Of the four student testimonies in the complaint, two are redacted. In one of the two visible testimonies, an anonymous student states that she had to quit working at the Green Bean, Occidental’s coffee shop, because their supervisor intimidated them and a friend.

“Student 4 was present when the coffee shop supervisor approached a friend of Student 4’s at the shop and asked if it was true that the friend is a Zionist. The friend felt compelled to lie and say ‘no,’” the complaint states. “The supervisor then told the friend that she had better start showing up to SJP’s events or risk having students believe that she is a Zionist and she would not ‘want people thinking that.’”

The complaint alleges that Occidental faculty “engaged in hateful rhetoric that emboldened the student protestors.”

“On the first day of class following October 7, a professor told her students that she felt ‘invigorated’ from Hamas’ October 7 terrorist attack and encouraged students to share their excitement,” the complaint states. “Students clapped and snapped in response to their professor while an Israeli student watched in horror.”
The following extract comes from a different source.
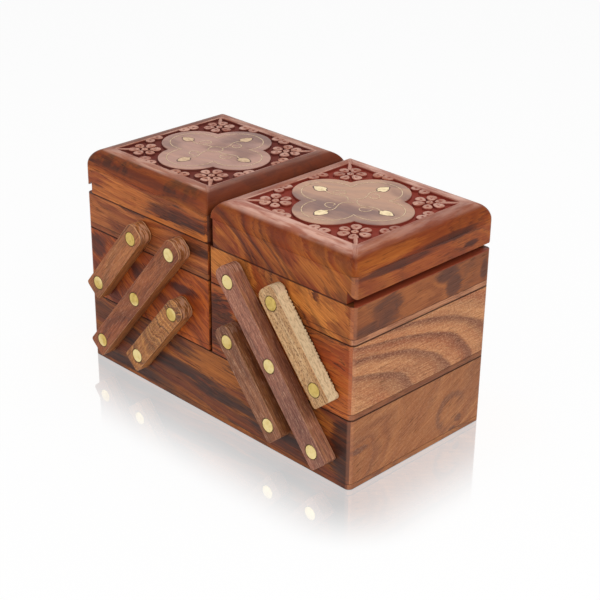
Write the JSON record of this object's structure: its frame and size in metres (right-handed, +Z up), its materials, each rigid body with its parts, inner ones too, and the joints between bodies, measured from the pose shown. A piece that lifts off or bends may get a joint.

Under California’s Leonard Law, “no private postsecondary educational institution shall make or enforce a rule subjecting a student to disciplinary sanctions solely on the basis of conduct that is speech or other communication that, when engaged in outside the campus or facility of a private postsecondary institution, is protected from governmental restriction by the First Amendment to the United States Constitution or Section 2 of Article I of the California Constitution.”

Occidental’s Vice President for Marketing and Communications Rod Leveque said via email that recognizing the professor’s speech as protected under the Leonard Law or similar legislation would require “a more detailed review of the facts” which he is “not able to make at this time.”

The announcement of this complaint follows a recent agreement between the Occidental administration and Occidental Students for Justice in Palestine and Occidental Jewish Voice for Peace (Oxy SJP and Oxy JVP) to end their eight-day encampment on the Academic Quad in exchange for the Investment Committee of the Board of Trustees to consider Oxy SJP’s divestment demands in a special session.

According to Leveque, the OCR is not currently investigating Occidental.

If [the] OCR decides to open an investigation related to this complaint, we will of course cooperate and answer any questions that they may raise,” Leveque said via email. “As Inside Higher Ed has reported, [the] OCR has approximately 145 open cases relating to similar complaints tied to shared ancestry.”

Leveque said via email that once a complaint has been filed, the OCR typically assigns it a case number.

“If [the] OCR decides to open a complaint for investigation, it will notify the recipient of the allegations and subsequent procedures,” Leveque said. “You will find more information here about OCR procedures.”

Leveque said via email that Occidental’s administration has “consistently shown our commitment to proactively creating an environment free of antisemitism and actively investigating concerns when they are reported regarding discrimination based on protected categories.” According to Leveque, the college required students to participate in an anti-bias training program during the Spring semester, and has a required program on preventing antisemitism planned for the Fall semester. 

The ADL complaint alleges that professors had “moved their classes online or to locations near the [AGC building] to enable students to attend class while participating in the occupation” and have “granted extensions to assignments expressly to encourage participation in the occupation.”

Leveque said via email that in December 2023, the College shared a letter by President Harry Elam with ADL Los Angeles Regional Director Jeffery I. Abrams. In the letter, Elam wrote that with his full support and authority, the Task Force on Promoting Community and Safety established by Elam in November 2023 instructed faculty “that they may not impose their political affiliations on students in the form of canceled (and not rescheduled) classes.”

According to Leveque, the “top priority” of Occidental administrators is “to ensure a climate where our students and the entire College community can thrive and engage in dialogue on complex, sometimes painful, issues.”

This story is ongoing and The Occidental will continue to report online.